How many lines of the data include the string "True"? State the number and nothing else.

§ **COLLECTED MATERIAL**:

_ _ _ _

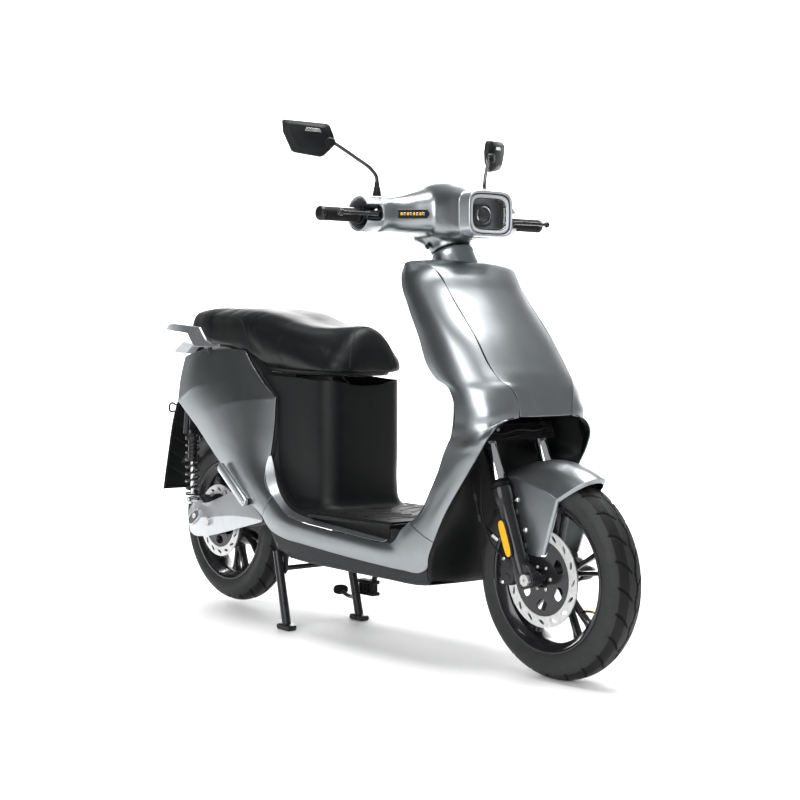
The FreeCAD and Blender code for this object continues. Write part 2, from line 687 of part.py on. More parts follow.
# ---- rear suspension and stands ----
def swingarm():
    pieces = [rod((ARM_PIVOT[0], -90, ARM_PIVOT[1]), (ARM_PIVOT[0], 90, ARM_PIVOT[1]), 17)]
    for side in (1, -1):
        arm = [(-985, 302), (-985, 268), (-1290, 228), (-1372, 292), (-1368, 322), (-1330, 322),
               (-1300, 280), (-1060, 312)]
        pieces.append(side_plate(arm, both(side, *ARM_Y)))
        x, z = SHOCK_EYE
        pin = rod((x, side * ARM_Y[0], z), (x, side * (SHOCK_Y + 13), z), SHOCK_PIN_R)
        pieces.append(pin)
    bore = rod((ARM_PIVOT[0], -120, ARM_PIVOT[1]), (ARM_PIVOT[0], 120, ARM_PIVOT[1]), 8 + FIT)
    axle = rod((REAR_AXLE[0], -120, REAR_AXLE[1]), (REAR_AXLE[0], 120, REAR_AXLE[1]), AXLE_R)
    return fused(pieces).cut(bore).cut(axle)


def swingarm_cover(side):
    outline = [(-1032, 280), (-1150, 344), (-1300, 300), (-1342, 350), (-1368, 306),
               (-1360, 204), (-1300, 204)]
    plate = side_plate(outline, both(side, 96, 99.5))
    window = rod((REAR_AXLE[0], -130, REAR_AXLE[1]), (REAR_AXLE[0], 130, REAR_AXLE[1]), 20)
    eye = rod((SHOCK_EYE[0], -130, SHOCK_EYE[1]), (SHOCK_EYE[0], 130, SHOCK_EYE[1]), 13)
    return plate.cut(window).cut(eye)


def rear_axle():
    x, z = REAR_AXLE
    pieces = [rod((x, -110, z), (x, 110, z), AXLE_R)]
    for a, b in ((-112, -94.5), (94.5, 112), (-75.5, -67), (50, 75.5)):
        pieces.append(rod((x, a, z), (x, b, z), 13))
    return fused(pieces)


def shock_body(side):
    top = V(SHOCK_TOP[0], side * SHOCK_Y, SHOCK_TOP[1])
    along = (V(SHOCK_EYE[0], side * SHOCK_Y, SHOCK_EYE[1]) - top).normalize()
    eye = rod((top.x, top.y - 12, top.z), (top.x, top.y + 12, top.z), 12)
    can = rod(top, top + along * 86, 12.5)
    cap = rod(top + along * 14, top + along * 24, 20.5)
    bore = rod(top + along * 14, top + along * 90, 5 + FIT)
    pin = rod((top.x, top.y - 20, top.z), (top.x, top.y + 20, top.z), 5 + FIT)
    return fused([eye, can, cap]).cut(bore).cut(pin)


def shock_rod(side):
    eye = V(SHOCK_EYE[0], side * SHOCK_Y, SHOCK_EYE[1])
    along = (V(SHOCK_TOP[0], side * SHOCK_Y, SHOCK_TOP[1]) - eye).normalize()
    ring = rod((eye.x, eye.y - 10, eye.z), (eye.x, eye.y + 10, eye.z), 12)
    shaft = rod(eye, eye + along * 122, 5)
    seat = rod(eye + along * 12, eye + along * 20, 20.5)
    hole = rod((eye.x, eye.y - 20, eye.z), (eye.x, eye.y + 20, eye.z), SHOCK_PIN_R + 2.5)
    return fused([ring, shaft, seat]).cut(hole)


def shock_spring(side):
    eye = V(SHOCK_EYE[0], side * SHOCK_Y, SHOCK_EYE[1])
    along = (V(SHOCK_TOP[0], side * SHOCK_Y, SHOCK_TOP[1]) - eye).normalize()
    start = eye + along * 21
    helix = Part.makeHelix(21, 141, 17.5)
    section = Part.Wire(Part.Circle(V(17.5, 0, 0), V(0, 1, 0), 3).toShape())
    coil = Part.Wire(helix).makePipeShell([section], True, True)
    coil.translate(V(0, 0, 3))
    coil.rotate(V(0, 0, 0), V(0, 1, 0), math.degrees(math.atan2(along.x, along.z)))
    coil.translate(start)
    return coil


def center_stand():
    px, pz = STAND_PIVOT
    fx, fy = STAND_FOOT
    pieces = [pipe((px, -94, pz), (px, 94, pz), 11, 6 + FIT)]
    for side in (1, -1):
        leg = [(px, side * 84, pz - 4), (px + 4, side * 87, pz - 32), (px + 12, side * 112, pz - 60),
               (fx, side * fy, 4)]
        pieces.append(tube_frame(leg, 9))
        pieces.append(block((fx - 30, fx + 22), both(side, fy - 16, fy + 16), (0, 8)))
    pieces.append(rod((px + 13, -110, pz - 62), (px + 13, 110, pz - 62), 7))
    stand = fused(pieces)
    return stand.cut(rod((px, -110, pz), (px, 110, pz), 6 + FIT))


def side_stand():
    px, py, pz = SIDE_STAND_PIVOT
    fx, fy, fz = SIDE_STAND_FOOT
    hub = pipe((px, py - 10, pz), (px, py + 7, pz), 13, 5 + FIT)
    leg = rod((px - 11, py - 1, pz - 6), (fx, fy, fz), 7.5)
    foot = block((fx - 22, fx + 12), (fy - 8, fy + 20), (fz - 12, fz - 2))
    return fused([hub, leg, foot]).cut(rod((px, py - 30, pz), (px, py + 20, pz), 5 + FIT))


def footpeg(side):
    x, y, z = PEG_PIVOT
    tx, tz = PEG_TIP
    length = math.hypot(tx - x, tz - z)
    bar = block((0, length), (-7, 7), (-13, 13))
    hub = Part.makeCylinder(8, 26, V(0, 0, -13), V(0, 0, 1))
    bar = bar.fuse(hub)
    bar.rotate(V(0, 0, 0), V(0, 1, 0), math.degrees(math.atan2(-(tz - z), tx - x)))
    bar.translate(V(x, side * y, z))
    return bar


# ---- the sub-parts, one node each ----
def main():
    os.makedirs("parts", exist_ok=True)
    front = (0.0, TYRE_R)

    save("front_tyre", tyre(front))
    save("front_rim", rim(front, 31, (-48.8, 42), 5, 12))
    save("front_disc", disc(front, -53, 111, 20))
    save("rear_tyre", tyre(REAR_AXLE))
    save("rear_rim", rim(REAR_AXLE, 78, (-48, 48), 7, 12).fuse(
        pipe((REAR_AXLE[0], -62, REAR_AXLE[1]), (REAR_AXLE[0], -47, REAR_AXLE[1]), 34, 8)))
    save("rear_disc", disc(REAR_AXLE, -66.2, 102, 20))

    save("fork_legs", *left_and_right(fork_leg))
    save("front_axle", front_axle())
    save("front_fender", front_fender())
    save("front_caliper", caliper(front, -53, 111, 176, 16))
    save("fork_reflectors", *left_and_right(fork_reflector))
    save("brake_hose", brake_hose())

    save("fork_yoke", fork_yoke())
    save("fork_stanchions", *left_and_right(stanchion))
    save("handlebar", handlebar())
    save("headset_cover", headset_cover())
    save("headlight_bezel", lamp_ring(-250, -222, 66, 53, 9, 20))
    save("headlight_unit", headlight_unit())
    save("front_lamp_lenses", *front_lamp_lenses())
    save("bar_shrouds", *left_and_right(bar_shroud))
    save("control_pods", *left_and_right(control_pod))
    save("left_grip", grip(1, BAR_R))
    save("throttle_grip", grip(-1, BAR_R + FIT))
    save("dash_display", dash_display())
    save("brake_lever_left", brake_lever(1))
    save("brake_lever_right", brake_lever(-1))
    save("turn_switch", turn_switch())
    save("horn_button", horn_button())
    for name, side in (("left", 1), ("right", -1)):
        save(f"mirror_stem_{name}", mirror_stem(side))
        save(f"mirror_head_{name}", mirror_head(side))
        save(f"footpeg_{name}", footpeg(side))

    save("main_frame", main_frame())
    save("front_shield", front_shield())
    save("side_fairings", *left_and_right(side_fairing))
    save("inner_leg_shield", inner_leg_shield())
    save("front_tunnel", front_tunnel())
    save("floor_deck", floor_deck())
    save("floor_mat", floor_mat())
    save("belly_skirt", belly_skirt())
    save("seat_box", seat_box())
    save("battery_pack", battery_pack())
    save("motor_controller", motor_controller())
    save("rear_panels", *left_and_right(rear_panel))
    save("grab_rail", grab_rail())
    save("rear_lights", *rear_lights())
    save("rear_mudguard", rear_mudguard())
    save("seat_base", seat_base())
    save("seat_cushion", seat_cushion())

    save("swingarm", swingarm())
    save("swingarm_covers", *left_and_right(swingarm_cover))
    save("rear_axle", rear_axle())
    save("rear_caliper", caliper(REAR_AXLE, -66.2, 102, 20, 9))
    save("shock_bodies", *left_and_right(shock_body))
    save("shock_rods", *left_and_right(shock_rod))
    save("shock_springs", *left_and_right(shock_spring))
    save("center_stand", center_stand())
    save("side_stand", side_stand())


main()
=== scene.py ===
"""The moped scooter's look: smooth skins, tyres, lamps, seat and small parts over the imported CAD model."""
import bpy
import bmesh
import math
from mathutils import Matrix, Vector


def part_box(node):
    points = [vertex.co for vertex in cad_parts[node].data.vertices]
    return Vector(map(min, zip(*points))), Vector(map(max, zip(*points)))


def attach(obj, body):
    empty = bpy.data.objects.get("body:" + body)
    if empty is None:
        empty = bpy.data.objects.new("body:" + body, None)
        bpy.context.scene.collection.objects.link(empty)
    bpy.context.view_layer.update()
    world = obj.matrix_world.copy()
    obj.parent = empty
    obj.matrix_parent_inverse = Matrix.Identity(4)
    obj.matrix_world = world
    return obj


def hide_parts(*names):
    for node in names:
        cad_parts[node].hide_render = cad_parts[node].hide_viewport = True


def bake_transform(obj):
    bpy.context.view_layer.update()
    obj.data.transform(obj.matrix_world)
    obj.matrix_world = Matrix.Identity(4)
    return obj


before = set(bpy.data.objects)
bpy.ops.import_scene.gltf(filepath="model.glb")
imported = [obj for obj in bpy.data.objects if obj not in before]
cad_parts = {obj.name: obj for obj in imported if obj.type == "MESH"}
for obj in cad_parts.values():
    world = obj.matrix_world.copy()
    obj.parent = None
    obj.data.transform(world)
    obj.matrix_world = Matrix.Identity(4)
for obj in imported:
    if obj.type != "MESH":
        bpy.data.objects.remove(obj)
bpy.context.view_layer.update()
scene = bpy.context.scene

# Shapes are written in millimetres from the front axle's line: x forwards, y to the rider's
# left, z up from the ground.
AXLE_X = (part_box("front_axle")[0][0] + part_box("front_axle")[1][0]) / 2
TYRE_R = 233
REAR_AXLE = (-1300, 251)
RAKE = math.radians(21)
BAR_X, BAR_Z = -430, 1057
MIRROR_BASE = (-441, 172, 1106)
MIRROR_JOINT = (-512, 252, 1236)
SHOCK_Y = 122
SHOCK_TOP = (-1350, 505)
SHOCK_EYE = (-1355, 310)
FENDER_R = 262
SIDES = ((1, "left"), (-1, "right"))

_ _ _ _

§ **CORRECT RESPONSE**:
3